##### INFORMATION PROVIDED
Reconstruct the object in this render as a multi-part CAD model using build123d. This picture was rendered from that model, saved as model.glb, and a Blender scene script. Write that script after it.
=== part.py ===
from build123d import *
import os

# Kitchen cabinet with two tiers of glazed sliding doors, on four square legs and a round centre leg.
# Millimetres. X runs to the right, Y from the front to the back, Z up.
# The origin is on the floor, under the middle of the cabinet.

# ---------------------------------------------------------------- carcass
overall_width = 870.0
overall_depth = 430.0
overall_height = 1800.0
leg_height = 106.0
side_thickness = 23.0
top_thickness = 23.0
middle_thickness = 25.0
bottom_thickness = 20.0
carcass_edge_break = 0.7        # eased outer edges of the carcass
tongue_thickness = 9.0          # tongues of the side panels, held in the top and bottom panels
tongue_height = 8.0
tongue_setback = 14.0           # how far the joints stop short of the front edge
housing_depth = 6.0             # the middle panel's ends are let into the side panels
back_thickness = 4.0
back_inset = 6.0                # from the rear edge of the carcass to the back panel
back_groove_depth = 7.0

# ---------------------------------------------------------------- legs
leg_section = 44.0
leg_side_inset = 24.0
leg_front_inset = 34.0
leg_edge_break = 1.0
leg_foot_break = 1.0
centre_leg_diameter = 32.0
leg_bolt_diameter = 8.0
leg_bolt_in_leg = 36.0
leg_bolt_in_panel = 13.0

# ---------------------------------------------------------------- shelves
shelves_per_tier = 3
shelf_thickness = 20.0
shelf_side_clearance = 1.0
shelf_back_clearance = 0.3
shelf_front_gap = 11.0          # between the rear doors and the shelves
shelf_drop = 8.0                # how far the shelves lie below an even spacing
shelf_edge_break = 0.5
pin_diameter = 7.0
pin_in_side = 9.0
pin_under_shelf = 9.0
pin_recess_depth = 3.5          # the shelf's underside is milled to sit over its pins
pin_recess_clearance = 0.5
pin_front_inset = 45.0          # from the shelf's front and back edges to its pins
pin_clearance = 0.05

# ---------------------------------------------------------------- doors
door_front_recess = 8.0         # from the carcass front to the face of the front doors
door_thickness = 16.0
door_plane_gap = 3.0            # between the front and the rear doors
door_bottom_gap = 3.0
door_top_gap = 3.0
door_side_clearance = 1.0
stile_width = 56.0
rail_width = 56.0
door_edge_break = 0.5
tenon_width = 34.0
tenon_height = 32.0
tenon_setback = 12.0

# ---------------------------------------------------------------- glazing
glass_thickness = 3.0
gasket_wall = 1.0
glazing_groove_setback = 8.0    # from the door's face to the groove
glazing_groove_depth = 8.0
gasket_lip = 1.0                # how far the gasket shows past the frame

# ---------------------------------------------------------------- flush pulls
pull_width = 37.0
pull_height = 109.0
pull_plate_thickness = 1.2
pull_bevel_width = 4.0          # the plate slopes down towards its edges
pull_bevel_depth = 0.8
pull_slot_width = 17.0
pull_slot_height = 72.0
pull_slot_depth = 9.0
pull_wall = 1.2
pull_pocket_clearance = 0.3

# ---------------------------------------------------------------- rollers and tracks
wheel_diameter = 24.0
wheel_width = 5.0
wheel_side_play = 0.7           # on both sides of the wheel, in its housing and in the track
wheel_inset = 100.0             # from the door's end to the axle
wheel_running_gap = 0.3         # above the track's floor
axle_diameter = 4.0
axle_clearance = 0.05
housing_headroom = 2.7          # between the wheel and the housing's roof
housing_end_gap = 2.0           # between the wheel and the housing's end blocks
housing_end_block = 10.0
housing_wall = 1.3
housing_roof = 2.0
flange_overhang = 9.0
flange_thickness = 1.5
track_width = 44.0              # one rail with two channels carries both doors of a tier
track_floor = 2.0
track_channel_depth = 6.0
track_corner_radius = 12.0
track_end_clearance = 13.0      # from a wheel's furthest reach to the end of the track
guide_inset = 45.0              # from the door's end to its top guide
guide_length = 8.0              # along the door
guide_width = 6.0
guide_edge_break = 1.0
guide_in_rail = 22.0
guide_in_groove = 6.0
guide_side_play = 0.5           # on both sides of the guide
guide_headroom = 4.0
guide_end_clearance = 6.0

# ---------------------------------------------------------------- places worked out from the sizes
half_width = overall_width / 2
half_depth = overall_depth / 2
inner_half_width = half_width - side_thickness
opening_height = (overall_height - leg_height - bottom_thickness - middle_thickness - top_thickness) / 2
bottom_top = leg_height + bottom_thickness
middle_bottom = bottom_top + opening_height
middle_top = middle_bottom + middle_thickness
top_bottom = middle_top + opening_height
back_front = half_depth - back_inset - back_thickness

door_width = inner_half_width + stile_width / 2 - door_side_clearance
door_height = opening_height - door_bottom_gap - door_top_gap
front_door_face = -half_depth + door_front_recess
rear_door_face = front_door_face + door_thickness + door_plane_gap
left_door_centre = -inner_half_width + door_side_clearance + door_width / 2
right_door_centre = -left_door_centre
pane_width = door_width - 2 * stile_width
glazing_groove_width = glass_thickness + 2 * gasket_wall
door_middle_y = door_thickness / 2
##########
BRIEF - Copy out every line from the material above in which the word "part" appears.

FINAL RESULT -
Reconstruct the object in this render as a multi-part CAD model using build123d. This picture was rendered from that model, saved as model.glb, and a Blender scene script. Write that script after it.
=== part.py ===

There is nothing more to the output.